8. Make notes of people’s interests

When you get home after a networking event, make a note of everything that you can remember about the people you met - how many dogs and cats they have, what their children’s names are, what their hobbies are, etc. You could put this into a spreadsheet and categorise it by event or industry. Preferably synch the spreadsheet with your phone so you can quickly check the details again on-the-go.

The next time you meet the person, try asking how the wife’s rowing regatta went and see how his face lights up!

9. Give before getting

Once you know what a person’s interests are, take it a step further than simply bringing it up the next time you meet. Use the information to help you connect and build a relationship. Use Google Alerts, Amatomu, Muti or Afrigator to search for new content relevant to the person’s interests. Then send a quick email with a link to the article or blog post saying that you thought he or she would find it interesting.

Wow, now you’re making a real impact in the person’s mind. Try to help others get what they want and you become a trustworthy, memorable contact.
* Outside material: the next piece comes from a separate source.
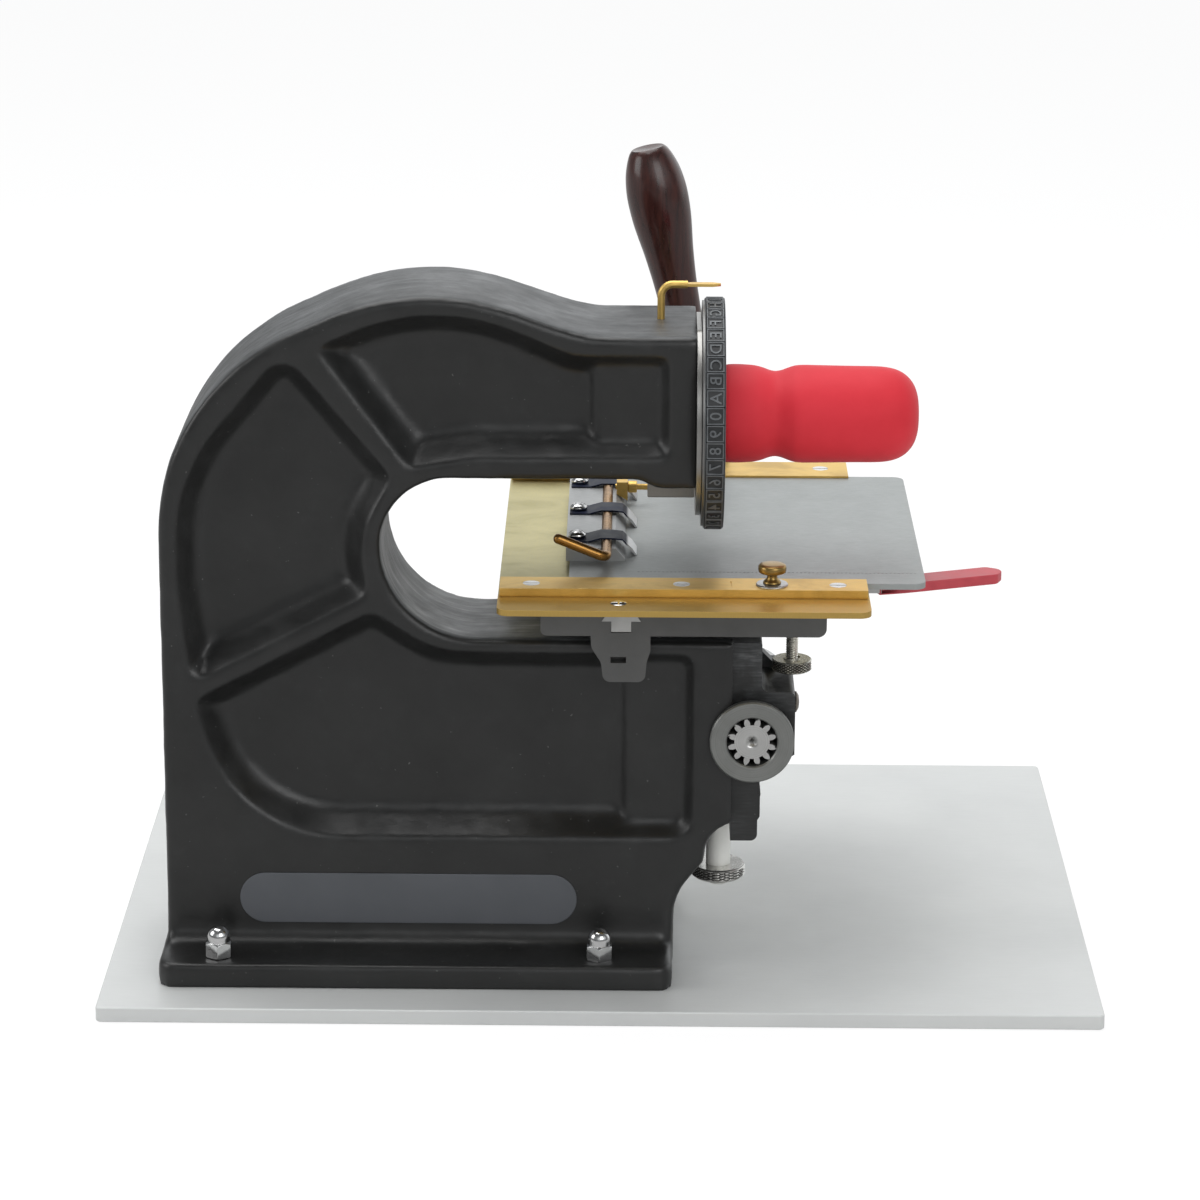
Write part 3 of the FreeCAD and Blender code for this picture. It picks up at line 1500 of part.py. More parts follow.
def index_block():
    """The steel block under the head that guides the detent plunger."""
    x0 = index_block_left
    x1 = index_block_right
    w = index_block_width / 2
    block = box(x0, x1, mid_y - w, mid_y + w, index_block_bottom, head_boss_bottom)
    rims = [e for e in block.Edges if e.BoundBox.ZMax < index_block_bottom + 0.01]
    block = block.makeChamfer(0.6, rims)
    block = block.cut(rod("x", (mid_y, detent_z()), detent_diameter / 2 + turn_fit, x0 + 5.0, x1 + 1))
    for x, y in index_screw_places():
        block = block.cut(rod("z", (x, y), 2.5, index_block_bottom - 1, head_boss_bottom + 1))
        block = block.cut(rod("z", (x, y), 4.4, index_block_bottom - 1, index_block_bottom + 4.8))
    return block


def index_block_screws():
    screws = []
    for x, y in index_screw_places():
        head = rod("z", (x, y), 4.2, index_block_bottom + 0.5, index_block_bottom + 4.8)
        shank = rod("z", (x, y), 2.5, index_block_bottom + 4.7, head_boss_bottom + 13)
        socket = rod("z", (x, y), 2.0, index_block_bottom, index_block_bottom + 2.8)
        screws.append(fused([head, shank]).cut(socket))
    return group(screws)


def detent_plunger():
    """The round-nosed pin that drops into the index wheel's holes."""
    r = detent_diameter / 2
    nose = index_back - detent_gap
    barrel = [(-detent_length, 0), (-detent_length, r), (-2.4, r)]
    tip = [(-0.9, r * 0.8), (-0.25, r * 0.45), (0, 0)]
    return spun(barrel + tip, Vector(nose, mid_y, detent_z()), X_AXIS, Z_AXIS)


def detent_spring():
    """The spring behind the plunger, as the plain sleeve that it fills in its blind bore."""
    start = index_block_left + 5.0
    end = index_back - detent_gap - detent_length - detent_travel - 0.2
    tube = rod("x", (mid_y, detent_z()), detent_diameter / 2 - 0.2, start, end)
    return tube.cut(rod("x", (mid_y, detent_z()), detent_diameter / 2 - 0.7, start - 1, end + 1))


def pointer():
    """The bent brass wire that points at the dial's top, with a flattened tip."""
    r = pointer_diameter / 2
    foot = Vector(pointer_x, pointer_y, head_top - 12)
    corner = Vector(pointer_x, pointer_y, pointer_height)
    before = corner - Z_AXIS * pointer_bend
    after = corner + X_AXIS * pointer_bend
    centre = before + X_AXIS * pointer_bend
    middle = centre + (corner - centre).normalize() * pointer_bend
    end = corner + X_AXIS * (41.7 - pointer_x)
    arc = Part.Arc(before, middle, after).toShape()
    path = Part.Wire([Part.makeLine(foot, before), arc, Part.makeLine(after, end)])
    wire = path.makePipeShell([Part.Wire([Part.makeCircle(r, foot, Z_AXIS)])], True, False)
    blade_corners = [
        (end.x - 2.0, pointer_y - r * 0.9, 0.0),
        (end.x + 3.0, pointer_y - 2.4, 0.0),
        (pointer_tip - 4.0, pointer_y - 2.4, 0.0),
        (pointer_tip, pointer_y - 0.6, 0.0),
        (pointer_tip, pointer_y + 0.6, 0.0),
        (pointer_tip - 4.0, pointer_y + 2.4, 0.0),
        (end.x + 3.0, pointer_y + 2.4, 0.0),
        (end.x - 2.0, pointer_y + r * 0.9, 0.0),
    ]
    blade = slab(blade_corners, in_xy(pointer_height - 0.7), Vector(0, 0, 1.4))
    return fused([wire, blade])


def main():
    export("base_plate", base_plate())
    export("foot_screws", group([foot_stud(x, y) for x, y in stud_places()]))
    export("acorn_nuts", group([acorn_nut(x, y) for x, y in stud_places()]))
    export("frame_casting", frame_casting())
    export("label_plate", label_plate())
    export("pinion_cap", pinion_cap())
    export("cap_screws", cap_screws())
    export("bushing_screw", bushing_screw())
    export("near_bushing", near_bushing())
    export("far_bushing", far_bushing())
    export("pinion_shaft", pinion_shaft())
    export("shaft_collar", shaft_collar())
    export("collar_set_screw", collar_set_screw())
    export("lever_arm", lever_arm())
    export("lever_pin", lever_pin())
    export("handle_ferrule", ferrule())
    export("wooden_handle", wooden_handle())
    export("ram_rack", ram())
    export("table_screw", table_screw())
    export("stop_collar", stop_collar())
    export("table_casting", table_casting())
    export("thumb_screw", thumb_screw())
    export("runner_bar", runner_bar())
    export("carriage_plate", carriage_plate())
    export("front_strip", front_strip())
    export("far_strip", far_strip())
    export("strip_screws", strip_screws())
    export("runner_screws", runner_screws())
    export("spacing_rack", spacing_rack())
    export("rack_screws", rack_screws())
    export("tag_plate", tag_plate())
    export("clip_block", clip_block())
    export("cam_rod", cam_rod())
    export("clip_springs", clip_springs())
    export("clip_screws", clip_screws())
    export("stop_block", stop_block())
    export("stop_screw", stop_screw())
    export("knob_washer", knob_washer())
    export("lock_knob", lock_knob())
    export("release_lever", release_lever())
    export("release_sleeve", release_sleeve())
    export("release_pivot", release_pivot())
    export("dial_wheel", dial_wheel())
    export("type_tiles", type_tiles())
    export("index_wheel", index_wheel())
    export("dial_shaft", dial_shaft())
    export("dial_bushing", dial_bushing())
    export("dial_grip", dial_grip())
    export("retaining_screw", retaining_screw())
    export("cover_plate", cover_plate())
    export("cover_screws", cover_screws())
    export("index_block", index_block())
    export("index_block_screws", index_block_screws())
    export("detent_plunger", detent_plunger())
    export("detent_spring", detent_spring())
    export("pointer", pointer())


main()
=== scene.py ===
import json
import math

import bpy
from mathutils import Matrix, Vector, noise
from mathutils.bvhtree import BVHTree


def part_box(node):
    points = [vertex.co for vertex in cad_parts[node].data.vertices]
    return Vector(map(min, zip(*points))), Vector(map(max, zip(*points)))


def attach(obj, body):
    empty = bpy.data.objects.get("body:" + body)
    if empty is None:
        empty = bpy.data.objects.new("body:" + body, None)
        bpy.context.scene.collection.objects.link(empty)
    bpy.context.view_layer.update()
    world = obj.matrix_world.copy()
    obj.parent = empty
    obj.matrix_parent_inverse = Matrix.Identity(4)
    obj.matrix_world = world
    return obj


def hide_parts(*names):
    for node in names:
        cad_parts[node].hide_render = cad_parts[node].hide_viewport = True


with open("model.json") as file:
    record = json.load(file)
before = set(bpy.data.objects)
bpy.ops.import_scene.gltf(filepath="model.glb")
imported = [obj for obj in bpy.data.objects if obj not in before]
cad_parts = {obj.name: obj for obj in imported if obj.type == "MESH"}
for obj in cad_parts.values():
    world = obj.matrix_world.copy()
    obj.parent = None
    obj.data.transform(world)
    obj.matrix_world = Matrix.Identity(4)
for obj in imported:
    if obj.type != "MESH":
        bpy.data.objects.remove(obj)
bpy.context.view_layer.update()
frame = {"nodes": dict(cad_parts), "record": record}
mm = 0.001
bpy.context.scene.view_settings.view_transform = "Standard"
print("frame loaded:", len(frame["nodes"]), "nodes")


# camera, fitted to the base plate's corners and the round parts of the machine
camera = {
    "place": (0.0149, -2.1725, 0.8307),
    "lens": 127.5,
    "yaw": -0.454,      # degrees, turned to the left when negative
    "pitch": 17.01,     # degrees down
    "roll": 0.284,
}


def makeCamera():
    yaw = math.radians(camera["yaw"])
    pitch = math.radians(camera["pitch"])
    roll = math.radians(camera["roll"])
    ahead = Vector((math.sin(yaw) * math.cos(pitch), math.cos(yaw) * math.cos(pitch), -math.sin(pitch)))
    right = Vector((math.cos(yaw), -math.sin(yaw), 0))
    up = right.cross(ahead)
    turnedRight = right * math.cos(roll) + up * math.sin(roll)
    turnedUp = up * math.cos(roll) - right * math.sin(roll)
    data = bpy.data.cameras.new("viewCamera")
    data.lens = camera["lens"]
    data.sensor_width = 36
    data.clip_end = 20
    eye = bpy.data.objects.new("viewCamera", data)
    bpy.context.scene.collection.objects.link(eye)
    turn = Matrix((turnedRight, turnedUp, -ahead)).transposed()
    eye.matrix_world = Matrix.Translation(camera["place"]) @ turn.to_4x4()
    bpy.context.scene.camera = eye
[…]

10. Close a conversation with class

When at a networking event, it doesn’t serve you to spend the entire evening chatting to one individual. The objective is to meet as many people as possible who can help you get your ideas, interests and agendas heard (whether that’s making a new bunch of friends or finding potential clients).

So when you find yourself stuck in a long-winded conversation, take advantage of a natural lull. Confidently say “well, it was really lovely meeting you Fanie, I hope we get to meet again soon. Enjoy the rest of your evening”. Then you’re free to shake hands and move on back to the bar where you can start again and meet someone new.